Tuesday, 4 September 2012

A Garbage Collector For the C Programming Language


INTRODUCTION
C is and has always been one of the most widely and popularly used programming languages in the world. We, as a part of our B.E Degree course have done a lot of programming in C and have always used the built in functions defined in the standard library like “malloc”, “calloc” etc. to allocate memory and when the allocated memory is not needed any more we use the built in function “free” to free up the allocated memory.
                                                 
What we have attempted to improve the functionality of the ‘C’ programming language by developing a library that supports garbage collection. We were inspired by the presence of the GC features in JAVA and proceeded to develop one for C. So now, the ‘C’ programmer is relived of the task of keeping track of what memory locations are currently being referenced and what are not.

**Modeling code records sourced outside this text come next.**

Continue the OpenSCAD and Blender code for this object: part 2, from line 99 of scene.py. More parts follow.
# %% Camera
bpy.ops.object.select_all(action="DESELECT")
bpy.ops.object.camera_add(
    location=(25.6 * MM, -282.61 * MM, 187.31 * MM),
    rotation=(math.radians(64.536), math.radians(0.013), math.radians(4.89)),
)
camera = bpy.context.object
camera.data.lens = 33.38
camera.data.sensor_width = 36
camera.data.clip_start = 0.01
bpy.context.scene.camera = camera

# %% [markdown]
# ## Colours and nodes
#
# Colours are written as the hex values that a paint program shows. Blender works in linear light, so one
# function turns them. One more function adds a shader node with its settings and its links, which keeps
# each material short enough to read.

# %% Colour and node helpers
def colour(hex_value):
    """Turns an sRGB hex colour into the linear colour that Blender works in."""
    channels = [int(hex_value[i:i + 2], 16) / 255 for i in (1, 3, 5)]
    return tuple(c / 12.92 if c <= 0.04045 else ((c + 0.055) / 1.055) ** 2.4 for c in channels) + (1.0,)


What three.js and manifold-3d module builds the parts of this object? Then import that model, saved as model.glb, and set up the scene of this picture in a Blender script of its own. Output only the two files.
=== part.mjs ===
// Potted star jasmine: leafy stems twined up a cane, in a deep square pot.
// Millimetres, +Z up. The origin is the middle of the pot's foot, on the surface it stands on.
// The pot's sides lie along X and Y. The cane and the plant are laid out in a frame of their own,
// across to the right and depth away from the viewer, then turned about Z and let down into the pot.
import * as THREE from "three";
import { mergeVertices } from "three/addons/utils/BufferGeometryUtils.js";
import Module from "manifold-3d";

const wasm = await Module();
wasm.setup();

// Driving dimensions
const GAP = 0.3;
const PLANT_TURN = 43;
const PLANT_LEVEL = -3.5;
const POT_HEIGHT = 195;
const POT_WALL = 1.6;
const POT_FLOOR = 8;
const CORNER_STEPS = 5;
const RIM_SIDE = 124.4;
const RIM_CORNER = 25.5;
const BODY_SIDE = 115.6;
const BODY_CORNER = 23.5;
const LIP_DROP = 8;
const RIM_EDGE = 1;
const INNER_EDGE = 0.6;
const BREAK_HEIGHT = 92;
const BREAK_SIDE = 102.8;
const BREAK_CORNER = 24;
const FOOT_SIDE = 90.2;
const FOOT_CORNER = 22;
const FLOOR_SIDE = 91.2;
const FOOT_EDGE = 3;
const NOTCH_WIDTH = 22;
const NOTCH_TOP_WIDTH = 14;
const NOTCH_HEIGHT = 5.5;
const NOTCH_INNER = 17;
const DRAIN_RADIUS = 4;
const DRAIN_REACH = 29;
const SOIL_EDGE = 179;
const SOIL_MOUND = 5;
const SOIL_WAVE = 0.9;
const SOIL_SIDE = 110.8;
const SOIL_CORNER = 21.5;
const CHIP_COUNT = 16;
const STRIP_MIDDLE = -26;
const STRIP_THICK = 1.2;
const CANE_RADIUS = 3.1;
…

If the programmer uses our library for allocating memory dynamically, we will make sure (conservatively) that the allocated memory is automatically freed (i.e.) garbage is collected when it is no longer referenced.


Myths about GC

·         GC is necessarily slower than manual memory management.
·         GC will necessarily make my program pause.
·         Manual memory management won't cause pauses.
·         GC is incompatible with C.

Facts about GC

·         Most allocated objects are dynamically referenced by a very small number of
·         Pointers. The most important small number is ONE.
·         Most allocated objects have short lifetimes.
·         Allocation patterns (size distributions, lifetime distributions) are bursts, not uniform.
·         Optimal" strategies can fail miserably.